Holocene environmental variability in Isafjardarjup and its tributary fjords, NW Iceland.

摘要

Three marine sediment cores from Isafjardardjup and its tributary fjords (water depths ~100 m) were analyzed for sedimentological parameters, foraminiferal assemblages, and light stable isotopes to obtain a detailed record of Holocene environmental variability. AMS14C dates and the depth of a tephra layer of known age constrain the age models. Glacial marine conditions prevailed until ~10,100 cal yr BP, when tide water glaciers stopped calving and depositing ice rafted debris. Other studies suggested a lowering of relative sea level (RSL) on the order of 40 m in response to glacial unloading and isostatic rebound in NW Iceland. A lowering in RSL would explain the warming and increased bottom current strength of a shallower water column that is evident in the relatively light delta18Ocalcite values and the presence of strong bottom current indicating species, such as Cibicides lobatulus, Astronion gallowayi, and Elphidium albiumbilicatum f. clavata, in Skotufirdir (a tributary fjord). At the mouth of Isafjardardjup, the lower RSL would explain the increased mass accumulation rates, where shallow banks became subject to increased erosion. High insolation and the influx of the warmer, more saline water masses of the Irminger Current (IC), which replaced the colder, fresher water masses of the East Greenland Current, contributed to the warm signal of the early Holocene (~10,600/10,100--7000 cal yr BP). The warm signal was truncated at 8900 cal yr BP in Skotufirdir.

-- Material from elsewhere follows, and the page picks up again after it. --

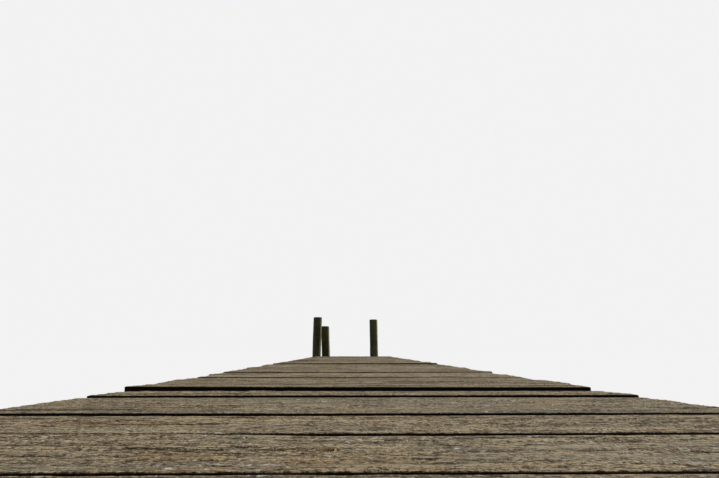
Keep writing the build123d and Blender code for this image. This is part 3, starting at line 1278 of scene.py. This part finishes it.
def grown(name, tree, points, sizes, vectors=None):
    """The plain mesh that a tree makes of some points, with its named inputs set to sizes."""
    mesh = bpy.data.meshes.new(name + "_points")
    mesh.from_pydata([tuple(p) for p in points], [], [])
    if vectors is not None:
        ways = mesh.attributes.new("way", "FLOAT_VECTOR", "POINT")
        ways.data.foreach_set("vector", np.array(vectors).ravel())
    holder = put_in_scene(name + "_points", mesh)
    modifier = holder.modifiers.new("grow", "NODES")
    modifier.node_group = tree
    for item in tree.interface.items_tree:
        if item.item_type == "SOCKET" and item.in_out == "INPUT" and item.name in sizes:
            modifier[item.identifier] = sizes[item.name]
    depsgraph = bpy.context.evaluated_depsgraph_get()
    made = bpy.data.meshes.new_from_object(holder.evaluated_get(depsgraph))
    bpy.data.objects.remove(holder)
    print(name, "grown on", len(points), "points,", len(made.polygons), "faces")
    return put_in_scene(name, made)


def at_random(graph, kind, least, most, seed):
    """A number or a vector drawn for each point between two limits."""
    limits = {"Min": least, "Max": most, "Seed": seed}
    return graph.add("FunctionNodeRandomValue", {"data_type": kind}, limits)


def vector(graph, x, y, z):
    """A vector of three numbers or wires."""
    return graph.add("ShaderNodeCombineXYZ", {}, {"X": x, "Y": y, "Z": z})


def frustum(graph, count, low, high, depth):
    """A round or many-sided block that may narrow towards its top."""
    cone = {"Vertices": count, "Radius Top": high, "Radius Bottom": low, "Depth": depth}
    return graph.add("GeometryNodeMeshCone", {}, cone, "Mesh")


# %% The nail tree
NAIL_SIZES = {"Head radius": 0.0038, "Head height": 0.001, "Lean": 0.12, "Seed": 3}


def nail_tree(material):
    """A flat head with a worn rim, leaned and turned at random on each point."""
    graph, (points, radius, height, lean, seed) = started("nail_heads", NAIL_SIZES)
    head = frustum(graph, 12, radius, radius * 0.74, height)
    least = vector(graph, lean * -1.0, lean * -1.0, 0.0)
    turn = at_random(graph, "FLOAT_VECTOR", least, vector(graph, lean, lean, 2 * pi), seed)
    size = at_random(graph, "FLOAT", 0.85, 1.15, seed)
    placed = {"Points": points, "Instance": head, "Rotation": turn, "Scale": size}
    return ended(graph, graph.add("GeometryNodeInstanceOnPoints", {}, placed), material)


nail_heads = grown("nail_heads", nail_tree(rust), nails, NAIL_SIZES)
hand_on(nail_heads, "deck_boards")

# %% [markdown]
# Bolts by Geometry Nodes
#
# Two long bolts pass through each pile and the pair of crossbeams that clamps it, and end in a
# square plate washer, a hexagon nut and a stub of rod. Each end is one point with a direction.
# The tree stands a washer, a nut and a rod on every point, and turns washer and nut by separate
# seeds, as a fitter leaves them.
#
# %% Where the bolts end
BOLT_SPREAD = 0.038  # from the middle of a crossbeam's depth
NUT_SINK = 0.004  # how far the nuts are let into the round back of the short post
beam_middle = (BEAM_LOW + BEAM_HIGH) / 2
bolt_ends = []
bolt_ways = []
for name in pole_nodes:
    front, back = seats(name)
    foot, head = (end[0] for end in pole_line(name))
    centre_x = foot[0] + (head[0] - foot[0]) * beam_middle / head[2]
    boxes = [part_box(beam) for beam in beam_nodes]
    faces = [(-1.0, low.y) for low, high in boxes if abs(high.y - front) < MERGE]
    faces += [(1.0, high.y) for low, high in boxes if abs(low.y - back) < MERGE]
    if back > cad_high.y:
        faces.append((1.0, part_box(name)[1].y - NUT_SINK))
    for way, face in faces:
        for step in (-BOLT_SPREAD, BOLT_SPREAD):
            bolt_ends.append((centre_x, face, beam_middle + step))
            bolt_ways.append((0.0, way, 0.0))
print("bolt ends", len(bolt_ends))


# %% The bolt tree
BOLT_SIZES = {
    "Washer side": 0.05,
    "Washer thickness": 0.005,
    "Nut width": 0.026,
    "Rod radius": 0.008,
    "Seed": 11,
}


def bolt_tree(material):
    """A plate washer, a hexagon nut and a rod end on each point, square to its direction."""
    graph, (points, side, thick, width, rod, seed) = started("bolt_ends", BOLT_SIZES)
    tree = graph.tree
    corner = width * (1 / sqrt(3))
    way = graph.add("GeometryNodeInputNamedAttribute", {"data_type": "FLOAT_VECTOR"}, {"Name": "way"})
    stand = graph.add("FunctionNodeAlignRotationToVector", {"axis": "Z"}, {"Vector": way})

    def spread(mesh, angle, swing, step):
        """A mesh on every point, turned about its own axis by up to a swing from an angle."""
        least, most = (vector(graph, 0.0, 0.0, angle + turn) for turn in (-swing, swing))
        turn = at_random(graph, "FLOAT_VECTOR", least, most, seed + step)
        spun = graph.add("FunctionNodeEulerToRotation", {}, {"Euler": turn})
        turns = {"Rotation": stand, "Rotate By": spun}
        both = graph.add("FunctionNodeRotateRotation", {"rotation_space": "LOCAL"}, turns)
        placed = {"Points": points, "Instance": mesh, "Rotation": both}
        return graph.add("GeometryNodeInstanceOnPoints", {}, placed)

    # Each block: corners, radius at its foot and its top, depth, and height over the wood.
    half = side * sqrt(0.5)
    washer = (
        (4, half, side * (sqrt(0.5) - 0.03), thick * 0.4, thick * 0.6),
        (4, half, half, thick * 0.6, 0.0),
    )
    nut = (
        (6, corner, corner, width * 0.42, thick),
        (6, corner, corner * 0.87, width * 0.09, thick + width * 0.42),
        (14, rod, rod, width * 0.3, thick + width * 0.45),
        (14, rod, rod * 0.8, rod * 0.25, thick + width * 0.75),
    )
    join = tree.nodes.new("GeometryNodeJoinGeometry")
    for blocks, angle, swing, step in ((washer, pi / 4, 0.12, 0.0), (nut, 0.0, pi, 1.0)):
        for count, low, high, depth, height in blocks:
            mesh = frustum(graph, count, low, high, depth)
            offset = {"Geometry": mesh, "Translation": vector(graph, 0.0, 0.0, height)}
            mesh = graph.add("GeometryNodeTransform", {}, offset)
            tree.links.new(spread(mesh, angle, swing, step).socket, join.inputs[0])
    return ended(graph, Wire(tree, join.outputs[0]), material)


bolts = grown("bolt_ends", bolt_tree(rust), bolt_ends, BOLT_SIZES, bolt_ways)
hand_on(bolts, "crossbeams")

# %% [markdown]
# Light, floor and background
#
# The photograph has a high sun from the right and beyond, which lights the top of every board
# and leaves the sides that face us dark. A wide soft lamp stands there, and a pale world fills
# the rest, so that a colour on level wood renders about as it is written. The floor is level
# with the feet of the piles.
#
# %% Lamps and world
SUN_HEIGHT = radians(42)
FILL, SEEN_TONE = 0.3, 0.89  # strength of the world as a light, and as the background seen

sun = put_in_scene("key_light", bpy.data.lights.new("key_light", "SUN"))
sun.data.energy = 3.4
sun.data.angle = radians(9)
level = cos(SUN_HEIGHT)
sun_way = Vector((cos(SUNNY_SIDE) * level, sin(SUNNY_SIDE) * level, sin(SUN_HEIGHT)))
sun.rotation_euler = sun_way.to_track_quat("Z", "Y").to_euler()

world = bpy.data.worlds.new("studio")
bpy.context.scene.world = world
world.use_nodes = True
studio = Graph(world.node_tree)
path = studio.tree.nodes.new("ShaderNodeLightPath")
rays = ("Camera", "Glossy", "Transmission")
seen = sum(Wire(studio.tree, path.outputs[f"Is {ray} Ray"]) for ray in rays)
strength = FILL + seen.sum("MINIMUM", seen, 1.0) * (SEEN_TONE - FILL)
white = studio.add("ShaderNodeBackground", {}, {"Color": (1.0, 1.0, 1.0, 1.0), "Strength": strength})
studio.add("ShaderNodeOutputWorld", {}, {"Surface": white})
print("sun from", tuple(round(v, 2) for v in sun_way), "fill", FILL)

# %% Floor
FLOOR_REACH = 120.0

floor_mesh = bpy.data.meshes.new("floor")
ways = ((-1, -1), (1, -1), (1, 1), (-1, 1))
floor_mesh.from_pydata([(x * FLOOR_REACH, y * FLOOR_REACH, 0) for x, y in ways], [], [(0, 1, 2, 3)])
floor = put_in_scene("floor", floor_mesh)
floor.location.z = cad_low.z - 0.001
floor_paint = Recipe("pale_floor")
matt = {"Specular IOR Level": 0.0}
floor_mesh.materials.append(floor_paint.surface((0.87, 0.87, 0.87, 1.0), 1.0, None, 0.0, **matt))

# %% Colour view
bpy.context.scene.view_settings.view_transform = "Standard"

Overturning of the water column occurred when surface waters cooled sufficiently during the long polar winter and became denser than the underlying water masses. Arctic bottom waters support an arctic fauna at the site despite the presence of warmer IC waters during the summer. Insolation became the more evident driver for climatic variability once glacial activity had ceased and no longer obscured the proxy record. The onset of Neoglaciation was noted ~2700 cal yr BP. Shifts in the isotopic composition of organic carbon and the carbon nitrogen ratio over the last 2000 years suggest that increased soil erosion was caused by deteriorating climate and not farming after the settlement of Iceland in AD871.